At that time, two processes began. The first was the natural growth of social institutions. The second was the expansion of the state and the growth of its actual powers. For many reasons—and primarily because of the faith that persists to this day in the state’s ability to “do” things and even that it “should” do them—the second process turned out to be significantly faster. The conflict between society and the state begins when the state encroaches on occupied territory. In our case, however, it expanded into desert territories, free from social institutions. Throughout all twenty years of our history, the state constantly tested us. “Can we get away with this?” the state would say, biting off a piece of our freedom. “That’s fine!” we would reply. It’s for our own good, after all! And since state institutions are non-productive, each piece bitten off by them meant a reduction of opportunities for the growth of normal social institutions and practices.

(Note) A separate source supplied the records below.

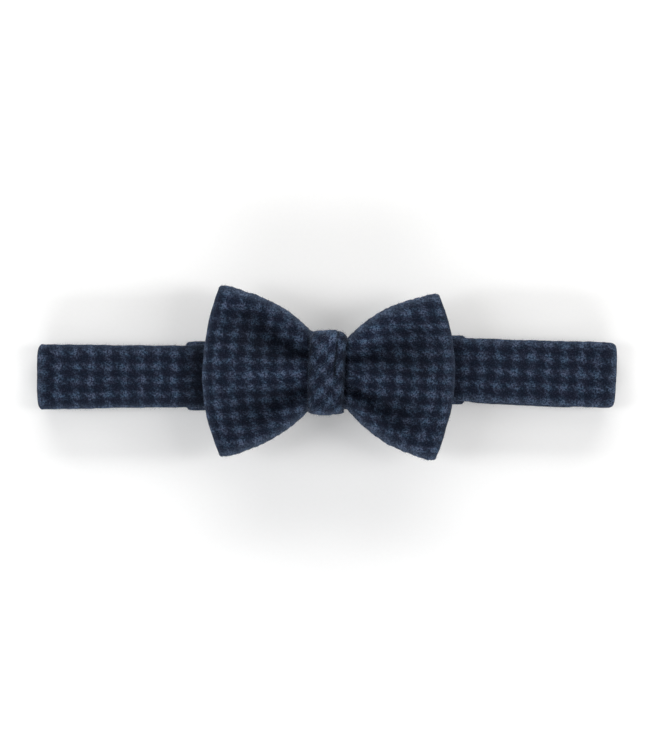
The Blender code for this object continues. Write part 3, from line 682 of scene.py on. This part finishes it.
class Nodes:
    """A short way to write a node tree."""

    def __init__(self, name):
        self.material = bpy.data.materials.new(name)
        self.material.use_nodes = True
        self.tree = self.material.node_tree
        self.shader = self.tree.nodes["Principled BSDF"]

    def add(self, kind, **settings):
        node = self.tree.nodes.new(kind)
        for key, value in settings.items():
            setattr(node, key, value)
        return node

    def wire(self, value, socket):
        if isinstance(value, bpy.types.NodeSocket):
            self.tree.links.new(value, socket)
        else:
            socket.default_value = value

    def here(self):
        return self.add("ShaderNodeTexCoord").outputs["Object"]

    def split(self, where):
        node = self.add("ShaderNodeSeparateXYZ")
        self.wire(where, node.inputs[0])
        return node.outputs[0], node.outputs[1]

    def set(self, name, value):
        self.wire(value, self.shader.inputs[name])

    def math(self, operation, a, b=0.0, clamp=False):
        node = self.add("ShaderNodeMath", operation=operation, use_clamp=clamp)
        for value, socket in zip((a, b), node.inputs):
            self.wire(value, socket)
        return node.outputs[0]

    def plus(self, a, b):
        return self.math("ADD", a, b)

    def minus(self, a, b):
        return self.math("SUBTRACT", a, b)

    def times(self, a, b, clamp=False):
        return self.math("MULTIPLY", a, b, clamp)

    def vector(self, operation, a, other, value):
        node = self.add("ShaderNodeVectorMath", operation=operation)
        self.wire(a, node.inputs[0])
        self.wire(value, node.inputs[other])
        return node.outputs[0]

    def noise(self, where, scale, detail=2.0, roughness=0.5, colour=False):
        node = self.add("ShaderNodeTexNoise")
        self.wire(where, node.inputs["Vector"])
        node.inputs["Scale"].default_value = scale
        node.inputs["Detail"].default_value = detail
        node.inputs["Roughness"].default_value = roughness
        return node.outputs["Color" if colour else "Fac"]

    def ramp(self, value, low, high, to_low=0.0, to_high=1.0):
        node = self.add("ShaderNodeMapRange", interpolation_type="SMOOTHSTEP")
        for v, socket in zip((value, low, high, to_low, to_high), node.inputs):
            self.wire(v, socket)
        return node.outputs[0]

    def mix(self, share, a, b):
        node = self.add("ShaderNodeMix", data_type="RGBA")
        self.wire(share, node.inputs["Factor"])
        for value, socket in zip((a, b), MIX_COLOURS):
            self.wire((*value, 1) if isinstance(value, tuple) else value, node.inputs[socket])
        return node.outputs[2]

    def stretch(self, where, x, y, turn=0.0):
        node = self.add("ShaderNodeMapping")
        self.wire(where, node.inputs["Vector"])
        node.inputs["Scale"].default_value = (x, y, 1.0)
        node.inputs["Rotation"].default_value = (0, 0, turn)
        return node.outputs[0]

    def bump(self, height, strength, distance, under=None):
        node = self.add("ShaderNodeBump")
        node.inputs["Strength"].default_value = strength
        node.inputs["Distance"].default_value = distance
        self.wire(height, node.inputs["Height"])
        if under is not None:
            self.wire(under, node.inputs["Normal"])
        return node.outputs[0]


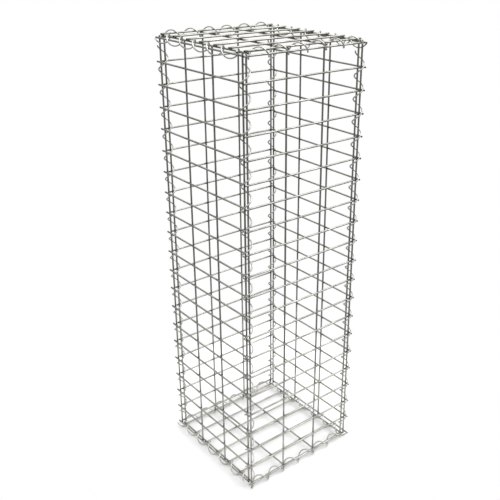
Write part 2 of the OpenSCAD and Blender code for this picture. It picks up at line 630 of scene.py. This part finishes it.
def read_spiral(node, axis, pitch):
    """Centre, outer radius, ends and starting angle of a frame node's spiral.

    Its angle, counted from the next axis towards the one after, grows by a
    turn for each pitch, so that the angle at 0 is the mean over all points
    of the angle less the turns made so far.
    """
    low, high = (np.array(corner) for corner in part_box(node))
    side, out = (axis + 1) % 3, (axis + 2) % 3
    centre = (low + high) / 2
    points = np.array([v.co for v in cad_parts[node].data.vertices])
    angle = np.arctan2(points[:, out] - centre[out], points[:, side] - centre[side])
    lead = angle - 2 * np.pi * points[:, axis] / pitch
    return {
        "centre": centre,
        "radius": (high[side] - low[side]) / 2,
        "ends": (low[axis], high[axis]),
        "angle": np.arctan2(np.sin(lead).mean(), np.cos(lead).mean()),
    }


def lacing_spiral(name, node, axis, pitch, seed):
    """One right-handed wire spiral.

    A point lies at centre + radius × (cos a × side + sin a × out) + run ×
    axis, where a is the starting angle plus a turn for each pitch, and a
    slow sine wave makes some turns run ahead or behind.
    """
    coils = bpy.context.scene.gabion_spirals
    found = read_spiral(node, axis, pitch)
    side, out = (axis + 1) % 3, (axis + 2) % 3
    wire_r = coils.wire_d / 2
    radius = found["radius"] - wire_r - SPIRAL_EASE
    rng = np.random.default_rng(seed)
    low, high = found["ends"][0] + wire_r, found["ends"][1] - wire_r
    turns = (high - low) / pitch
    end_step = SPIRAL_END_STEP / (turns * 6.28 * radius)
    run = low + (high - low) * wire_steps(0, 1, 1 / (turns * TURN_STEPS), end_step)
    wave = np.sin(2 * np.pi * (run - low) / (pitch * rng.uniform(*WAVE_TURNS)) + rng.uniform(0, 6.28))
    angle = found["angle"] + 2 * np.pi * run / pitch + coils.wobble * wave
    path = np.empty((1, run.size, 3))
    path[0, :, axis] = run
    path[0, :, side] = found["centre"][side] + radius * np.cos(angle)
    path[0, :, out] = found["centre"][out] + radius * np.sin(angle)
    part = tubes(path, wire_r, SPIRAL_SIDES, np.eye(3)[axis], seed)
    # The spiral's zinc colours carry painted highlight: they are lighter than the mesh's.
    add_piece(name, [part], bpy.data.materials["spiral_wire_zinc_painted_highlight"], node)


def cell_height():
    """Height of one cell, from the side panels' crosswires."""
    crosswires = side_frame()["crosswires"]
    return crosswires[1] - crosswires[0]


def narrow_cell():
    """Half the width of a cell, from the side panels' uprights."""
    uprights = side_frame()["uprights"]
    return (uprights[1] - uprights[0]) / 2


class GABION_OT_corner_spirals(bpy.types.Operator):
    """Wind the four upright spirals, one turn a cell"""

    bl_idname = "gabion.corner_spirals"
    bl_label = "Corner spirals"

    def execute(self, context):
        for k, corner in enumerate(CORNERS):
            lacing_spiral(f"{corner}_corner_coil", f"{corner}_corner_spiral", 2, cell_height(), 30 + k)
        return {"FINISHED"}


class GABION_OT_edge_spirals(bpy.types.Operator):
    """Wind the eight level spirals round the lid and the base, one turn a narrow cell"""

    bl_idname = "gabion.edge_spirals"
    bl_label = "Lid and base spirals"

    def execute(self, context):
        for k, side in enumerate(SIDES):
            for j, level in enumerate(("top", "bottom")):
                node = f"{side}_{level}_spiral"
                lacing_spiral(f"{side}_{level}_coil", node, k % 2, narrow_cell(), 40 + 2 * k + j)
        return {"FINISHED"}


# ---------------------------------------------------------------- the stage


def soft_light(strength, spread, place):
    """A wide soft light that shines from a place towards the basket's foot."""
    lamp = bpy.data.lights.new("soft_light", "SUN")
    lamp.energy = strength
    lamp.angle = spread
    light = bpy.data.objects.new("soft_light", lamp)
    bpy.context.scene.collection.objects.link(light)
    turn = (-Vector(place)).to_track_quat("-Z", "Y").to_matrix().to_4x4()
    light.matrix_world = Matrix.Translation(place) @ turn


def surroundings(low, high):
    """Studio walls, dim at eye level and bright overhead, that show as pale as the floor."""
    world = bpy.data.worlds.new("studio")
    world.use_nodes = True
    bpy.context.scene.world = world
    nodes = world.node_tree.nodes
    links = world.node_tree.links
    background = nodes["Background"]
    background.inputs["Color"].default_value = (1, 1, 1, 1)
    seen = nodes.new("ShaderNodeLightPath")
    way = nodes.new("ShaderNodeTexCoord")
    split = nodes.new("ShaderNodeSeparateXYZ")
    links.new(way.outputs["Generated"], split.inputs["Vector"])
    glow = nodes.new("ShaderNodeMapRange")
    glow.interpolation_type = "SMOOTHSTEP"
    glow.inputs["From Min"].default_value = DIM_BELOW
    glow.inputs["From Max"].default_value = BRIGHT_ABOVE
    glow.inputs["To Min"].default_value = low
    glow.inputs["To Max"].default_value = high
    links.new(split.outputs["Z"], glow.inputs["Value"])
    strength = nodes.new("ShaderNodeMapRange")
    strength.inputs["To Max"].default_value = 1.0
    links.new(seen.outputs["Is Camera Ray"], strength.inputs["Value"])
    links.new(glow.outputs["Result"], strength.inputs["To Min"])
    links.new(strength.outputs["Result"], background.inputs["Strength"])


class GABION_OT_stage(bpy.types.Operator):
    """Lay the floor, hang the lights and set up the camera"""

    bl_idname = "gabion.stage"
    bl_label = "Stage"

    def execute(self, context):
        stage = context.scene.gabion_stage
        corners = [(x * FLOOR_HALF, y * FLOOR_HALF, 0) for x, y in ((-1, -1), (1, -1), (1, 1), (-1, 1))]
        mesh = bpy.data.meshes.new("floor")
        mesh.from_pydata(corners, [], [(0, 1, 2, 3)])
        mesh.materials.append(floor_paint(stage.floor_colour))
        floor = bpy.data.objects.new("floor", mesh)
        context.scene.collection.objects.link(floor)

        surroundings(stage.wall_level, stage.sky_level)
        soft_light(stage.light_level, stage.light_spread, stage.light_place)
        context.scene.view_settings.view_transform = "Standard"

        lens = bpy.data.cameras.new("camera")
        lens.lens = stage.lens
        lens.sensor_width = 36
        lens.clip_start = 0.05
        lens.shift_x, lens.shift_y = stage.slide
        camera = bpy.data.objects.new("camera", lens)
        context.scene.collection.objects.link(camera)
        turn = Matrix.Rotation(stage.heading - math.pi / 2, 4, "Z")
        tip = Matrix.Rotation(math.pi / 2 - stage.dip, 4, "X")
        roll = Matrix.Rotation(stage.roll, 4, "Z")
        camera.matrix_world = Matrix.Translation(stage.eye) @ turn @ tip @ roll
        context.scene.camera = camera
        return {"FINISHED"}


class GABION_OT_materials(bpy.types.Operator):
    """Mix the zinc finishes of both kinds of wire, the mesh's darkened as painted shade and the spirals'
    lightened as painted highlight
    """

    bl_idname = "gabion.materials"
    bl_label = "Zinc finishes"

    def execute(self, context):
        wires = context.scene.gabion_mesh
        coils = context.scene.gabion_spirals
        # The mesh's zinc is darkened as painted shade and the spirals' lightened as painted highlight;
        # their cloudy patches are real random tone.
        zinc_wire("mesh_wire_zinc_painted_shade", wires.dull_zinc_with_painted_light, wires.clean_zinc_with_painted_light)
        zinc_wire("spiral_wire_zinc_painted_highlight", coils.dull_zinc_with_painted_light, coils.clean_zinc_with_painted_light)
        return {"FINISHED"}


# ---------------------------------------------------------------- the add-on


class GABION_PT_panel(bpy.types.Panel):
    """Lists the basket's pieces"""

    bl_idname = "GABION_PT_panel"
    bl_label = "Gabion basket"
    bl_space_type = "VIEW_3D"
    bl_region_type = "UI"
    bl_category = "Gabion"

    def draw(self, context):
        for operator in OPERATORS:
            self.layout.operator(operator.bl_idname)
        scene = context.scene
        for settings in (scene.gabion_mesh, scene.gabion_spirals, scene.gabion_stage):
            box = self.layout.box()
            for key in settings.bl_rna.properties.keys():
                if key not in ("rna_type", "name"):
                    box.prop(settings, key)


OPERATORS = (
    GABION_OT_materials,
    GABION_OT_side_panels,
    GABION_OT_lid_and_base,
    GABION_OT_corner_spirals,
    GABION_OT_edge_spirals,
    GABION_OT_stage,
)
CLASSES = (MeshWireSettings, SpiralSettings, StageSettings, *OPERATORS, GABION_PT_panel)


def register():
    """Registers the classes and hangs the settings on the scene."""
    for cls in CLASSES:
        bpy.utils.register_class(cls)
    bpy.types.Scene.gabion_mesh = PointerProperty(type=MeshWireSettings)
    bpy.types.Scene.gabion_spirals = PointerProperty(type=SpiralSettings)
    bpy.types.Scene.gabion_stage = PointerProperty(type=StageSettings)


def unregister():
    """Takes away what register made."""
    del bpy.types.Scene.gabion_mesh
    del bpy.types.Scene.gabion_spirals
    del bpy.types.Scene.gabion_stage
    for cls in reversed(CLASSES):
        bpy.utils.unregister_class(cls)


def main():
    """Makes the whole basket."""
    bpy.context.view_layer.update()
    register()
    bpy.ops.gabion.materials()
    bpy.ops.gabion.side_panels()
    bpy.ops.gabion.lid_and_base()
    bpy.ops.gabion.corner_spirals()
    bpy.ops.gabion.edge_spirals()
    bpy.ops.gabion.stage()


if __name__ == "__main__":
    main()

In general, we were very lucky. God sent us a leadership that simply at some point stopped bothering to find pretexts for expanding its power over us.1 “I will do with you what I want, and you will pay me and not resist”—the leadership declared. It turned out that quite a lot of Ukrainians were already free enough to tell the leadership, “No, that’s not how it’s going to be.”2

You and I are living directly in a textbook on the origin of the state. What we see is its naked essence—violence, violence, and yet again violence for profit. When everything is over, there will be an illusion of relief. The familiar political scheming will resume in the state, pressure on society will weaken. Moreover, talks will certainly begin that in a “critical” (what else could it be!) situation we need “strong authority,” “care for the people,” “maintaining order,” and so on more than ever. But if we want what we are currently experiencing never to repeat itself—and moreover, if we want development and prosperity—we must remember that the essence of the state will not change for a single second, as it is determined not by the people in power, but by the ability to legally appropriate other people’s property for one’s own benefit (taxation in the broad sense of the word). We must remember that the state is our main enemy. Right now, it needs to be given a bloody nose. Then put in a stall. Restricted. And dismantled. Carefully, so that it does not fall on someone’s head and crush anyone.

P.S. Lviv was left without state police. This is the holiest of holies for all statists. They believe that only the presence of a monopolistic state guardian keeps us all from tearing each other’s throats. However, Mayor Sadovy’s report says otherwise. Although I almost do not doubt that various measures will now be undertaken to convince Lviv’s residents that they really need a police monopoly.